Base Surgeon advice on flu prevention

cartoon germs chasing man
If you have been listening to news reports, there are now several areas where significant outbreaks of influenza have been recorded across Canada. It is not too late to get vaccinated against flu and it is highly recommended! Remember: just because you’ve had the flu shot in previous years or even been sick this year does not mean you’re protected. The flu shot does not contain flu virus and there is no way to get the flu from receiving the shot.

Canadian Forces Health Services Centre (Pacific) – generally known as the Base Hospital – will continue to provide walk-in vaccination to any member who requests it. Because of the circumstances of this year’s H1N1 strain of flu, we will also provide travelling clinics to interested units. If your unit will be participating in this effort, you should hear from your Chain of Command on the dates and times.

DND employees and civilian family members are also encouraged to use local public health resources including flu clinics at community drug stores and public vaccine parades to receive this year’s flu-shot.

Affects younger people
This year’s H1N1 strain of influenza has produced more sickness in adults aged 20-64 years of age than in the elderly. Youth is no protection from the flu and our close quarters environments – indoor offices; confined ships quarters, busy shops – are all perfect places for flu virus to spread from person to person. The influenza vaccine is an important part of reducing your personal risk of illness and reducing the risk of bringing sickness home to family members.

Reducing risk of infection
Flu is contagious very early after a person is infected – sometimes even before the earliest symptoms start. Therefore, one of the best infection control strategies is to limit exposure to others when sick to prevent spread of the virus.

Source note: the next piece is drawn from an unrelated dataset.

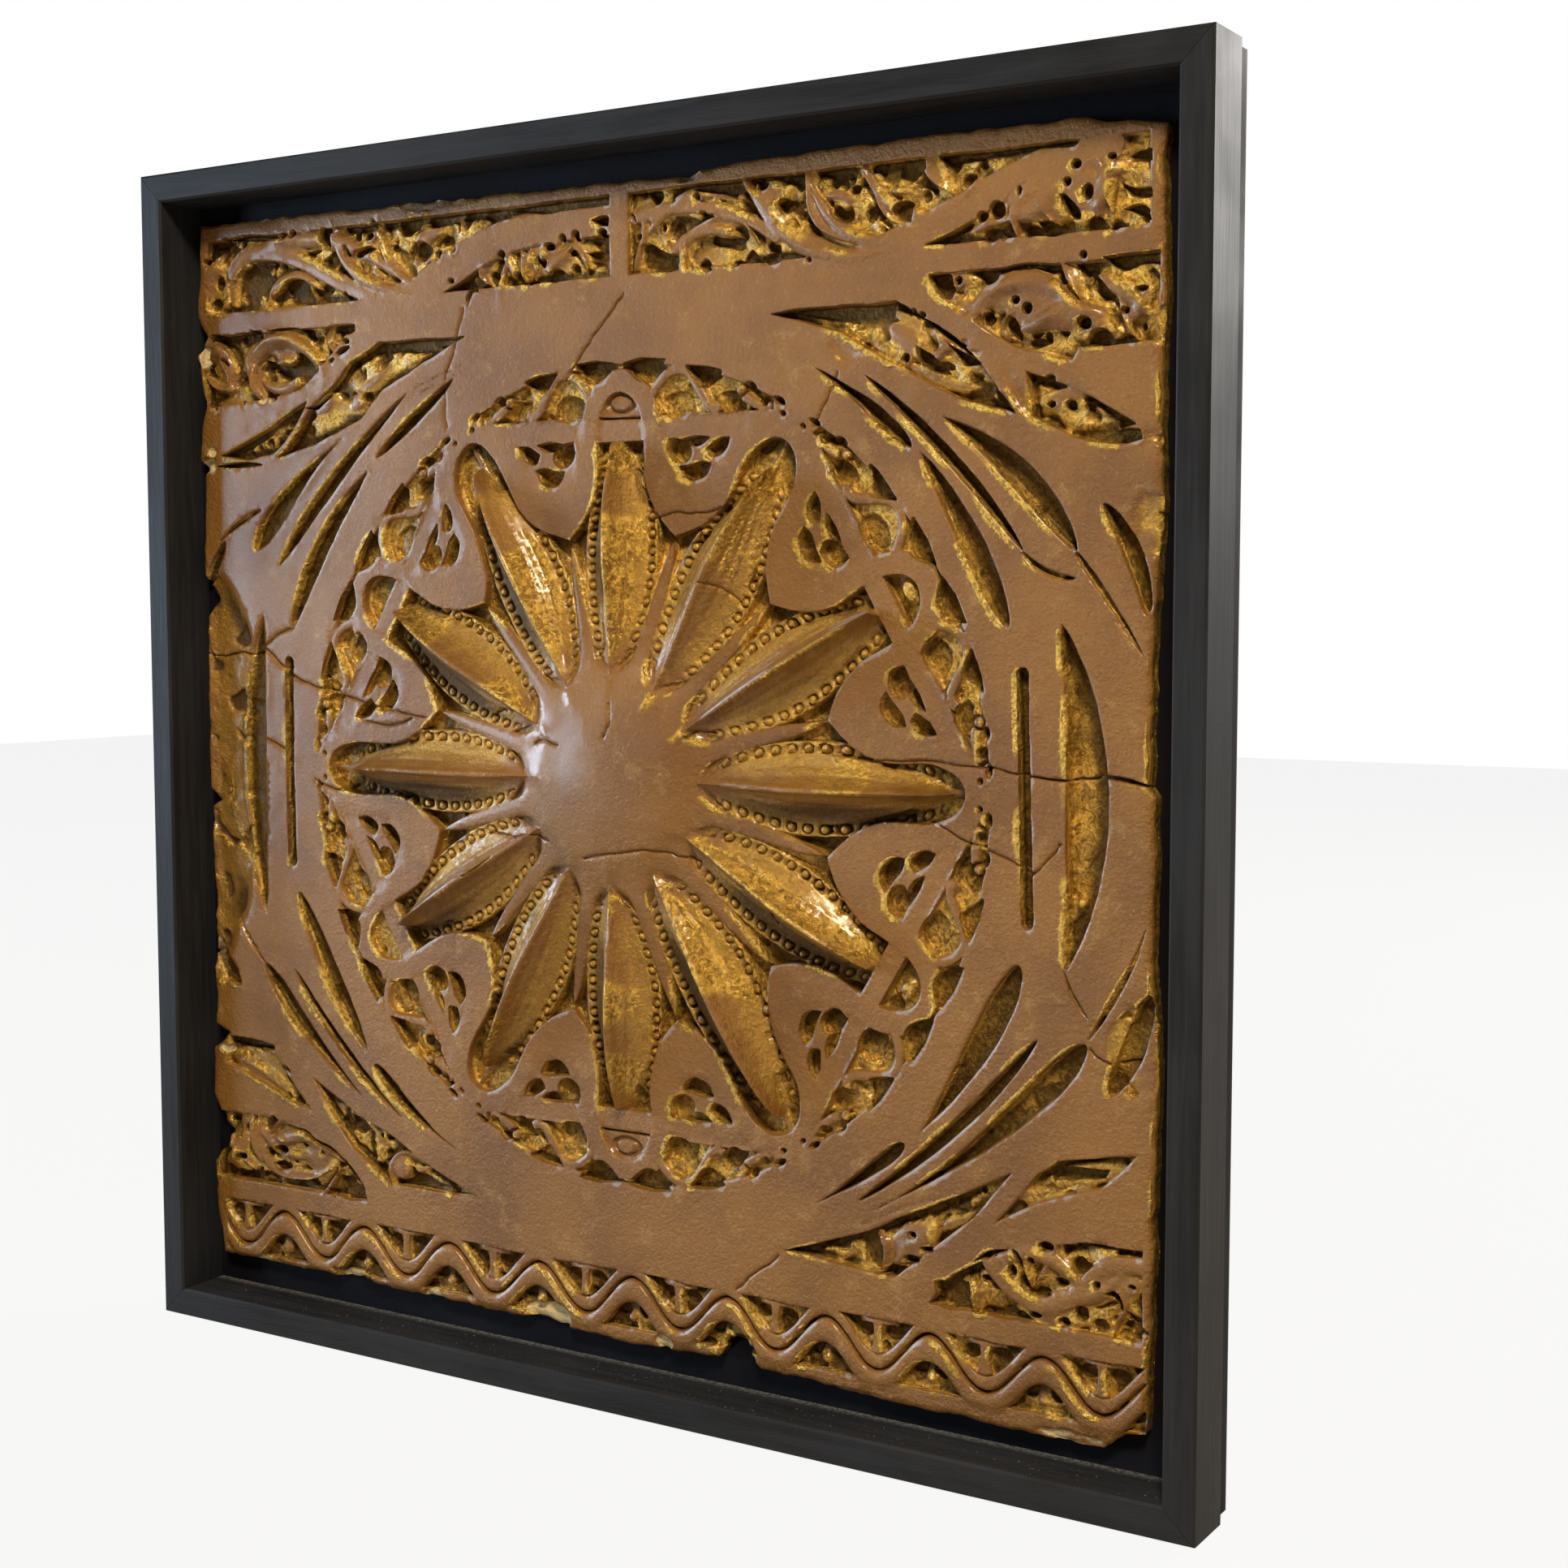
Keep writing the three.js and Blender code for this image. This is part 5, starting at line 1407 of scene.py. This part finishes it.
def triangles_within(error, allowed):
    """Right triangles that leave out every point whose error is small enough, as rows of grid points."""
    n = CELLS
    todo = np.array([[0, 0, n, n, 0, n], [n, n, 0, 0, n, 0]])
    done = []
    while len(todo):
        r = (todo[:, 0] + todo[:, 2]) // 2
        c = (todo[:, 1] + todo[:, 3]) // 2
        large = np.abs(todo[:, :2] - todo[:, 4:6]).sum(1) > 1
        split = large & (error[r, c] > allowed)
        done.append(todo[~split])
        t, r, c = todo[split], r[split][:, None], c[split][:, None]
        halves = [np.hstack([t[:, 4:6], t[:, 0:2], r, c]), np.hstack([t[:, 2:4], t[:, 4:6], r, c])]
        todo = np.concatenate(halves)
    rows = np.concatenate(done)
    return rows[:, 0::2] * (n + 1) + rows[:, 1::2]


def fitted_triangles():
    """The triangles that fit the budget with the least error."""
    error = midpoint_errors()
    inside = (rim_depth > 0).ravel()
    low, high = 0.005, 1.5
    for _ in range(9):
        allowed = math.sqrt(low * high)
        triangles = triangles_within(error, allowed)
        triangles = triangles[inside[triangles].any(1)]
        low, high = (allowed, high) if len(triangles) > TRIANGLE_BUDGET else (low, allowed)
    if len(triangles) > TRIANGLE_BUDGET:
        triangles = triangles_within(error, high)
        triangles = triangles[inside[triangles].any(1)]
    return triangles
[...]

As Base Surgeon, I would invite commanders during this more challenging flu season to permit two sick days without reporting to work or sick parade. Similarly, all DND employee managers are encouraged to limit potential spread of illness by allowing ill members to phone in sick. Those still at work who feel unwell are reminded of the value of preventing spread of illness to others at work.

Limiting spread of disease can be done by following proper sneeze etiquette. Sneezing into one’s shoulder or sleeve rather than hands reduces the chance of passing the virus with your next handshake. Also, more frequent washing of your hands or application of cleansers will serve you well in reducing your chances of getting sick and is probably one of the simplest and most effective strategies to keep healthy.

Flu vaccine is an important addition to the above steps to reduce your chances of getting sick and lowering your risk of bringing illness home to family members.  More than previous years you are encouraged to get the flu shot for both your own health, the well-being of family and to ensure the continued operational effectiveness of a healthy Royal Canadian Navy.